Requirements:
Quote exactly the lines between the line containing "The OpenSCAD and" and the line containing "holder_pitch = 1.2", counting those two lines as part of the range. Leave the rest out.

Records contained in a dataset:
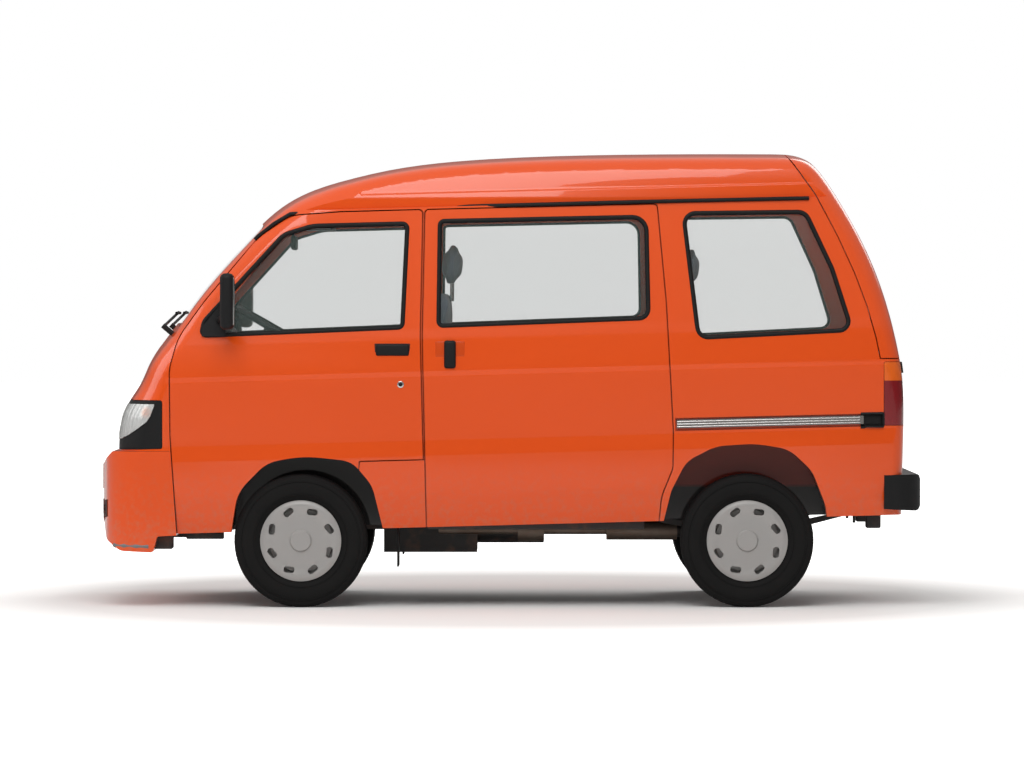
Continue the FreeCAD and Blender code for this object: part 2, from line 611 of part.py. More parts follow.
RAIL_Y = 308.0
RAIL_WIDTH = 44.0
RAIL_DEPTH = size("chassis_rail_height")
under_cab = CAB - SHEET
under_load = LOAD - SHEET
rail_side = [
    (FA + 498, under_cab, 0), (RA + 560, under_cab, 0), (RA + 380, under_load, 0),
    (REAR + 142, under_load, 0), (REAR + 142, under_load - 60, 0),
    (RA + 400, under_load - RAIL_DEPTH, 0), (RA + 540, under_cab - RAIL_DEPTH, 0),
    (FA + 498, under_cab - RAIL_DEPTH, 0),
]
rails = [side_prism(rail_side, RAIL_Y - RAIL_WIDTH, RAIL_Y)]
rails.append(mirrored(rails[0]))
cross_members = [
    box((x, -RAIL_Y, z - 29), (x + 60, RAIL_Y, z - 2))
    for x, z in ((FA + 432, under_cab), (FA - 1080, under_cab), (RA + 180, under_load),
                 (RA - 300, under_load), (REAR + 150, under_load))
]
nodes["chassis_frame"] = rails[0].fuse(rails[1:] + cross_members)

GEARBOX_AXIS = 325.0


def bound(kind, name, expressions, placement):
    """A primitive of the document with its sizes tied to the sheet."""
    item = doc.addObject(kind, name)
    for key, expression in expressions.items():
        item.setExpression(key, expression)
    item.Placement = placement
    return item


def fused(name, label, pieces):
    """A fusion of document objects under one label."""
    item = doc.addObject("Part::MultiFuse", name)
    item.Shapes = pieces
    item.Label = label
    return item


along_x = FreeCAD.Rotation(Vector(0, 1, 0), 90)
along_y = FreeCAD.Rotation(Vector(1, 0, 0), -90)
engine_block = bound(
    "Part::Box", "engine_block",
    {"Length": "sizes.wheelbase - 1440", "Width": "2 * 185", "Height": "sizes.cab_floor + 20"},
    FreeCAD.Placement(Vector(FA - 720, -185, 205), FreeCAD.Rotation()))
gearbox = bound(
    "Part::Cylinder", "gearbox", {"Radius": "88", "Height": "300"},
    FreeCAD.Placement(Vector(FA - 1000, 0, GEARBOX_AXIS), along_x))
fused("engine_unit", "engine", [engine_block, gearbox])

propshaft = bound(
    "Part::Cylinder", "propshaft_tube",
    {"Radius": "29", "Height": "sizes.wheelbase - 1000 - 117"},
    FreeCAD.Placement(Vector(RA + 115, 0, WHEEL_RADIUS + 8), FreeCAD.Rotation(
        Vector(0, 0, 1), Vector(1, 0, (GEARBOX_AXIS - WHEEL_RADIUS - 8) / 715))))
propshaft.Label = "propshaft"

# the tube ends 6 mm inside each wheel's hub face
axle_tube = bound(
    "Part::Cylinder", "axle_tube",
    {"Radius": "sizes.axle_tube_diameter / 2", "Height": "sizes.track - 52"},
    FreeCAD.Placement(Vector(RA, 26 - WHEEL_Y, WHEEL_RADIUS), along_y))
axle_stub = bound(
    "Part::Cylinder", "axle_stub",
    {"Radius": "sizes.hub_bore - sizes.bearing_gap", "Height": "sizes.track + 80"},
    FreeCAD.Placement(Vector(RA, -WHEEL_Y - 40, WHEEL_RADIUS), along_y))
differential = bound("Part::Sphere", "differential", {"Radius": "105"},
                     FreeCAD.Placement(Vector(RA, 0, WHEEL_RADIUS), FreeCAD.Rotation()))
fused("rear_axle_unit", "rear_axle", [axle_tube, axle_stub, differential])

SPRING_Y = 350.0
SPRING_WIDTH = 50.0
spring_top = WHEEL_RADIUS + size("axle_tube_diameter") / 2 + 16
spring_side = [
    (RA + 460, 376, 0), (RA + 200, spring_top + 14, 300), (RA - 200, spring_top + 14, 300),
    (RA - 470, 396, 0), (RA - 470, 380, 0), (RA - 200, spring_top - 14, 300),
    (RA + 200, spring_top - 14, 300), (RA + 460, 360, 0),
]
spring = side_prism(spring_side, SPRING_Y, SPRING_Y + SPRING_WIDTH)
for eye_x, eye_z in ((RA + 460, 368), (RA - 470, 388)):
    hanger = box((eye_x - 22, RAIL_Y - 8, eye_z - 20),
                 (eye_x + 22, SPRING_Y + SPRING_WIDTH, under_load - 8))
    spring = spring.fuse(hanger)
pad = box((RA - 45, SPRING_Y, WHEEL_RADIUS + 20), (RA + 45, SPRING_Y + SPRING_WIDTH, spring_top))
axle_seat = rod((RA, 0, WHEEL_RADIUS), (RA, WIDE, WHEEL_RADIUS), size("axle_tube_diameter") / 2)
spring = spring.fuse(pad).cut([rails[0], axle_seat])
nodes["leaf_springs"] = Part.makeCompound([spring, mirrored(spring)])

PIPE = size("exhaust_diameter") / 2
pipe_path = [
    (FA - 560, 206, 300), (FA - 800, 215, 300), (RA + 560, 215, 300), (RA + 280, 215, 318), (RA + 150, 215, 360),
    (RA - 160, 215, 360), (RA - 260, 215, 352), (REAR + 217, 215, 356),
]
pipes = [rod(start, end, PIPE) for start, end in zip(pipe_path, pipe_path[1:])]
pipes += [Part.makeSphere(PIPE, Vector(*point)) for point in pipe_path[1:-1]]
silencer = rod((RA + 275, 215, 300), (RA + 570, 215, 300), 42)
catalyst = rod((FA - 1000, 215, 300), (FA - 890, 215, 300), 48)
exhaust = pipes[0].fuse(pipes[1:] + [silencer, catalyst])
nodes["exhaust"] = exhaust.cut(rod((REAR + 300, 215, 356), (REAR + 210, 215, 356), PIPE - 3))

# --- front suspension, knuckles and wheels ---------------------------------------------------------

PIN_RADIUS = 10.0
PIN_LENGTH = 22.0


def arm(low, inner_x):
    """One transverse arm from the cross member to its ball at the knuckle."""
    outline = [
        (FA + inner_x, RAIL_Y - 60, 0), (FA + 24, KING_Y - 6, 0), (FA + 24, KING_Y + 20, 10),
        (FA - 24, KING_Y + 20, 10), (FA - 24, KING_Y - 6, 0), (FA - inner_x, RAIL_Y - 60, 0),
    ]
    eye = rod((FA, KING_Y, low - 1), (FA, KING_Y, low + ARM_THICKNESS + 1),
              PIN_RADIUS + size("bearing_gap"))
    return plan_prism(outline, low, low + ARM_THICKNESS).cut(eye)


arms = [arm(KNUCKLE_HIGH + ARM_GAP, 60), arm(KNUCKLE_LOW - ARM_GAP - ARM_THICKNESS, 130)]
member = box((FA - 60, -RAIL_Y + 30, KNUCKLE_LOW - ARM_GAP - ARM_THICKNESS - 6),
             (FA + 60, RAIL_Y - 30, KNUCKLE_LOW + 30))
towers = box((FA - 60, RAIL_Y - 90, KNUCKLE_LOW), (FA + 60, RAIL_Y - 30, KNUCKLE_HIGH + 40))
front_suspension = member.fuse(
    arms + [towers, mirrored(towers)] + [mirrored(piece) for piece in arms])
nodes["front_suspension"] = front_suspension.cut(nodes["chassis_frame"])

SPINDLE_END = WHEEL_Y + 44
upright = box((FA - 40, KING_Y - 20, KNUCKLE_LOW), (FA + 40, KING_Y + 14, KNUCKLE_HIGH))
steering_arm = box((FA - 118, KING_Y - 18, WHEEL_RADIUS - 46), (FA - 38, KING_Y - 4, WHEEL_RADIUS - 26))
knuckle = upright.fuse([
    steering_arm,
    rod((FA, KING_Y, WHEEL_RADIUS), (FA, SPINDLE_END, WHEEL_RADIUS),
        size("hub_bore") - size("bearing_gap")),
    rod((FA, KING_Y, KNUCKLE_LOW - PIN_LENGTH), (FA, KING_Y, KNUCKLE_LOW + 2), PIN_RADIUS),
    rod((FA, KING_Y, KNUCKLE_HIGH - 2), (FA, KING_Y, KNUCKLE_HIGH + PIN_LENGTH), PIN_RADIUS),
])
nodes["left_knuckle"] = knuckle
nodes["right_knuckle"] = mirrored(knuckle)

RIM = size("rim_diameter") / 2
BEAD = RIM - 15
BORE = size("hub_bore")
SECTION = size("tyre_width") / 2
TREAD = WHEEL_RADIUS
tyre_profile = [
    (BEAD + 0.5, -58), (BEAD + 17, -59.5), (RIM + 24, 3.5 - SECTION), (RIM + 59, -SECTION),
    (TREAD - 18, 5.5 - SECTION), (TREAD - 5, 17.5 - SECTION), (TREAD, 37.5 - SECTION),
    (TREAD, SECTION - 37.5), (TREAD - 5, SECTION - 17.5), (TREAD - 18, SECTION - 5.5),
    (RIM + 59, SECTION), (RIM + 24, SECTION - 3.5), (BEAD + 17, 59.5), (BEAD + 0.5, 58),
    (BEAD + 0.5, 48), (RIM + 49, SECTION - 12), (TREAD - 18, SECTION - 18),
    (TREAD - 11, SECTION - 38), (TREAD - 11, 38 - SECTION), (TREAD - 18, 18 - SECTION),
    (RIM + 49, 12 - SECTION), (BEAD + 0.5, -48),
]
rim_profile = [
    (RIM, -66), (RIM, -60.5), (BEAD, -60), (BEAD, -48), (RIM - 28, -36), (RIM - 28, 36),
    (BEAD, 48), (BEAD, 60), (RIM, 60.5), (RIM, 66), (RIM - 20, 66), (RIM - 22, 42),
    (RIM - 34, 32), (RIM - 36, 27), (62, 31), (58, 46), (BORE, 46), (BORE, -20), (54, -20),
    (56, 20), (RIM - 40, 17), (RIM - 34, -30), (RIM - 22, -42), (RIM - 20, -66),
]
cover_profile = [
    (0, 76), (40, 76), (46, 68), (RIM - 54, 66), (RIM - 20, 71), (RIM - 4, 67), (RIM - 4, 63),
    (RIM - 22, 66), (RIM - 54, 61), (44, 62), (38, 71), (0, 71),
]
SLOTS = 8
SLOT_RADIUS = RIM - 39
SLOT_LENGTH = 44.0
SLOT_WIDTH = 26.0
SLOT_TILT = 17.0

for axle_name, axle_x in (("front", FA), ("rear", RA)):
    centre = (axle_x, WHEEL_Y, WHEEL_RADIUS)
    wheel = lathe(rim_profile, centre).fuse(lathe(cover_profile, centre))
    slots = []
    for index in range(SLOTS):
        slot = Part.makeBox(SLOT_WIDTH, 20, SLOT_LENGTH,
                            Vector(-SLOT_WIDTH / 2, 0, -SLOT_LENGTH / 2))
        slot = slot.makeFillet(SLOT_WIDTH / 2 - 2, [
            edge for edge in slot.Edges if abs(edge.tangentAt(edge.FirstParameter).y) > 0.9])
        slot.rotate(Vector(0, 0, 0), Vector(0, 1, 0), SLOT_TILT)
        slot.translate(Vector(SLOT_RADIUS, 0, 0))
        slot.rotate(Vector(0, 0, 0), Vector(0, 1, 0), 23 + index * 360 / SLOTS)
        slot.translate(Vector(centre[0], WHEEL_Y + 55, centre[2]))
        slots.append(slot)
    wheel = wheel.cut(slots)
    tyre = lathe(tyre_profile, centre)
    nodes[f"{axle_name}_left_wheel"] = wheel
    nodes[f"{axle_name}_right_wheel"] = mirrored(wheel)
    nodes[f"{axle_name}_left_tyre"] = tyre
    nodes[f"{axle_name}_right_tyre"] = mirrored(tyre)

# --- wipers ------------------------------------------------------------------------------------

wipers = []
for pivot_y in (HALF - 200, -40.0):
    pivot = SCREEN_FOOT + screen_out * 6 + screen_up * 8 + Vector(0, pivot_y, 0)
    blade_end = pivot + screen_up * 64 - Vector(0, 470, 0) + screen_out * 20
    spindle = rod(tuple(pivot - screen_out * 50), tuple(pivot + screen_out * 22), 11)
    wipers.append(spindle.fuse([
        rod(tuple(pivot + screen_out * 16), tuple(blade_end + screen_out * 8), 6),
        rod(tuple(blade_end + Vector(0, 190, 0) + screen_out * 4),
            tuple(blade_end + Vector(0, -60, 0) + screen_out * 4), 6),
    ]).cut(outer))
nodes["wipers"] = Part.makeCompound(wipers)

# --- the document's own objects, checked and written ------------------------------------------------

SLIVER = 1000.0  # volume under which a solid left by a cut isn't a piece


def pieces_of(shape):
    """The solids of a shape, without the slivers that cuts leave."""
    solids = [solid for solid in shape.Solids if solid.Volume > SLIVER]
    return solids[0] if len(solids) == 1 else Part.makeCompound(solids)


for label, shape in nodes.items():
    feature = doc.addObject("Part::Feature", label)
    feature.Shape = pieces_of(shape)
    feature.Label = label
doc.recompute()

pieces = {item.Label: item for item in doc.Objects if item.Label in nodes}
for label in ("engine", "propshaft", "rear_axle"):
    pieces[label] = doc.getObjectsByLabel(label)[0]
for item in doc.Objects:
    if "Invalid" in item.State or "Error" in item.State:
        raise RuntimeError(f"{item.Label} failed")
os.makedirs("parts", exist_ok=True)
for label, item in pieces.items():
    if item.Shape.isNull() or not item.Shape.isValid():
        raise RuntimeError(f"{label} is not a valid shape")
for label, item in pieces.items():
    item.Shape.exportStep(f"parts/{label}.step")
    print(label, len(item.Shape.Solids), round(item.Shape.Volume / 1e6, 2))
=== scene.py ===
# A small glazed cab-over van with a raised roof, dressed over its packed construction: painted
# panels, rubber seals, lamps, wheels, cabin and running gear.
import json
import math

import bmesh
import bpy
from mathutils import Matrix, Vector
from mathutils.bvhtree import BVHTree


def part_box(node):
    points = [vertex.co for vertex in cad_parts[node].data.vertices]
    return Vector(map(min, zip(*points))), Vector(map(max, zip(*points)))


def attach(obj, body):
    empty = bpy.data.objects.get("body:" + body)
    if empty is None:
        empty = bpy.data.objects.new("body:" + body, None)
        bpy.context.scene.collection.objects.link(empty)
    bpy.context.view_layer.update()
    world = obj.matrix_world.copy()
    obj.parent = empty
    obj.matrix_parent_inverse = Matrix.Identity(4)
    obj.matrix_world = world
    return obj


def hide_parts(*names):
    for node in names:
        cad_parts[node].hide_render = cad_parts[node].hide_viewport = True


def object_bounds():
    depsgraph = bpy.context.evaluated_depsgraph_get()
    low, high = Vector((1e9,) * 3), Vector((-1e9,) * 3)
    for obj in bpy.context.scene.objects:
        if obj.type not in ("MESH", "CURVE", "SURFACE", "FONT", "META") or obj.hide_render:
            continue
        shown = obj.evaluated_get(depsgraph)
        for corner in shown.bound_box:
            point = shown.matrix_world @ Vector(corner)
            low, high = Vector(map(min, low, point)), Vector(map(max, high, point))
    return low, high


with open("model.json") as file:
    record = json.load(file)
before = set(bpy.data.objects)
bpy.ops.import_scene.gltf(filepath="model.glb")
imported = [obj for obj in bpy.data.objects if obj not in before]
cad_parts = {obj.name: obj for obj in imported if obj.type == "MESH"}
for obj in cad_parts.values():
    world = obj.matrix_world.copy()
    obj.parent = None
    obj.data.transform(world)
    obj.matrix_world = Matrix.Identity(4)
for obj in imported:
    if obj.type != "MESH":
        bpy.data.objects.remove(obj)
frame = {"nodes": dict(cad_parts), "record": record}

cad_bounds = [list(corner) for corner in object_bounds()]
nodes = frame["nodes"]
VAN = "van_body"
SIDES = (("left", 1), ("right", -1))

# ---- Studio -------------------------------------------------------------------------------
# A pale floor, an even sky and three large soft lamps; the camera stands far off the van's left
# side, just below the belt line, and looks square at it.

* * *

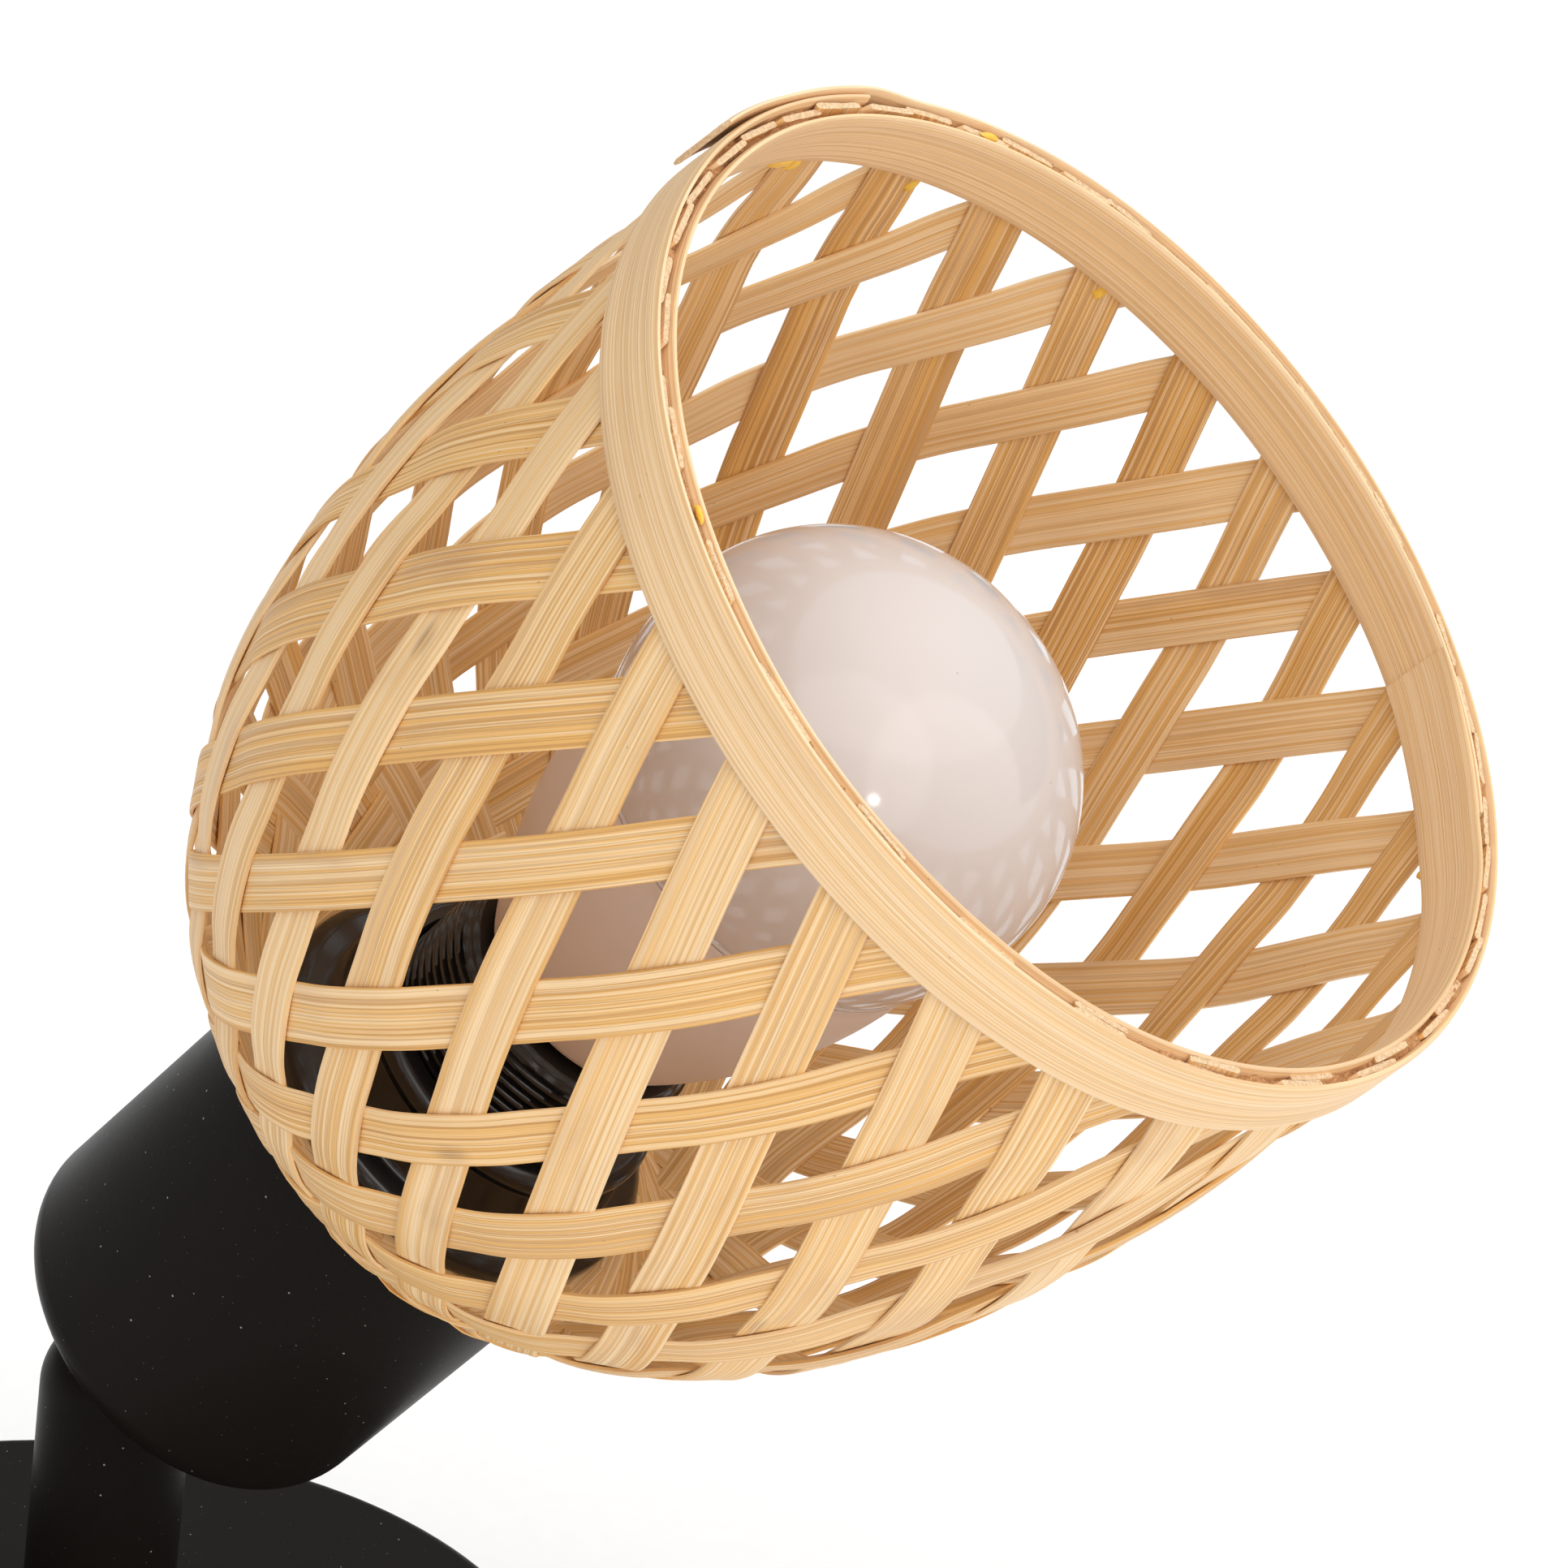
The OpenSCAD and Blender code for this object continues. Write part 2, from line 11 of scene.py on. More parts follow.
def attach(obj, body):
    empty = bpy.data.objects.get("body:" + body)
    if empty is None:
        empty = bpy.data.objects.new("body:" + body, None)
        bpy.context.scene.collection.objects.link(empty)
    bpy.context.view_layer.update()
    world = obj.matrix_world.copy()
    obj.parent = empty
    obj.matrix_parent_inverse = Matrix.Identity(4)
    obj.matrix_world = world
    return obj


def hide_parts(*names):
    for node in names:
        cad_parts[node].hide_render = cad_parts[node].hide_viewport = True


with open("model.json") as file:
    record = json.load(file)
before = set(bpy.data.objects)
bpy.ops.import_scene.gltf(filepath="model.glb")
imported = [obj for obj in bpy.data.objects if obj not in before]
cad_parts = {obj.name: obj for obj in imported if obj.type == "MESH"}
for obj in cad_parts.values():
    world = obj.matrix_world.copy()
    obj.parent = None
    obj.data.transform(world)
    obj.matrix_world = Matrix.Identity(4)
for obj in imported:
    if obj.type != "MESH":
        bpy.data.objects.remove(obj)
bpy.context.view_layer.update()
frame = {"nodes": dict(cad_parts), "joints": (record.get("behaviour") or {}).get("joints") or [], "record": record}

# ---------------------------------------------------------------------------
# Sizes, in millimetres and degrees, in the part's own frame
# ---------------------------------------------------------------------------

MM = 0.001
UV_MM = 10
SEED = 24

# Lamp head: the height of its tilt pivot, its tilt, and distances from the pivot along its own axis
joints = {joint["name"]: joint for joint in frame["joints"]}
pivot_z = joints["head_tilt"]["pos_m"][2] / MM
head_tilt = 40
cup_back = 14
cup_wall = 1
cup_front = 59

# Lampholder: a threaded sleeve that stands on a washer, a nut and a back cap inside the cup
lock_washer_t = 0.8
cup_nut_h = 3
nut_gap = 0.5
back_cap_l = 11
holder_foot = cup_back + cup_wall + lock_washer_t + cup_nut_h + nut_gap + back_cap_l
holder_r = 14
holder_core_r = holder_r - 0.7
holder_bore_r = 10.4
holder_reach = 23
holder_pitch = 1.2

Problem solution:
The OpenSCAD and Blender code for this object continues. Write part 2, from line 11 of scene.py on. More parts follow.
def attach(obj, body):
    empty = bpy.data.objects.get("body:" + body)
    if empty is None:
        empty = bpy.data.objects.new("body:" + body, None)
        bpy.context.scene.collection.objects.link(empty)
    bpy.context.view_layer.update()
    world = obj.matrix_world.copy()
    obj.parent = empty
    obj.matrix_parent_inverse = Matrix.Identity(4)
    obj.matrix_world = world
    return obj


def hide_parts(*names):
    for node in names:
        cad_parts[node].hide_render = cad_parts[node].hide_viewport = True


with open("model.json") as file:
    record = json.load(file)
before = set(bpy.data.objects)
bpy.ops.import_scene.gltf(filepath="model.glb")
imported = [obj for obj in bpy.data.objects if obj not in before]
cad_parts = {obj.name: obj for obj in imported if obj.type == "MESH"}
for obj in cad_parts.values():
    world = obj.matrix_world.copy()
    obj.parent = None
    obj.data.transform(world)
    obj.matrix_world = Matrix.Identity(4)
for obj in imported:
    if obj.type != "MESH":
        bpy.data.objects.remove(obj)
bpy.context.view_layer.update()
frame = {"nodes": dict(cad_parts), "joints": (record.get("behaviour") or {}).get("joints") or [], "record": record}

# ---------------------------------------------------------------------------
# Sizes, in millimetres and degrees, in the part's own frame
# ---------------------------------------------------------------------------

MM = 0.001
UV_MM = 10
SEED = 24

# Lamp head: the height of its tilt pivot, its tilt, and distances from the pivot along its own axis
joints = {joint["name"]: joint for joint in frame["joints"]}
pivot_z = joints["head_tilt"]["pos_m"][2] / MM
head_tilt = 40
cup_back = 14
cup_wall = 1
cup_front = 59

# Lampholder: a threaded sleeve that stands on a washer, a nut and a back cap inside the cup
lock_washer_t = 0.8
cup_nut_h = 3
nut_gap = 0.5
back_cap_l = 11
holder_foot = cup_back + cup_wall + lock_washer_t + cup_nut_h + nut_gap + back_cap_l
holder_r = 14
holder_core_r = holder_r - 0.7
holder_bore_r = 10.4
holder_reach = 23
holder_pitch = 1.2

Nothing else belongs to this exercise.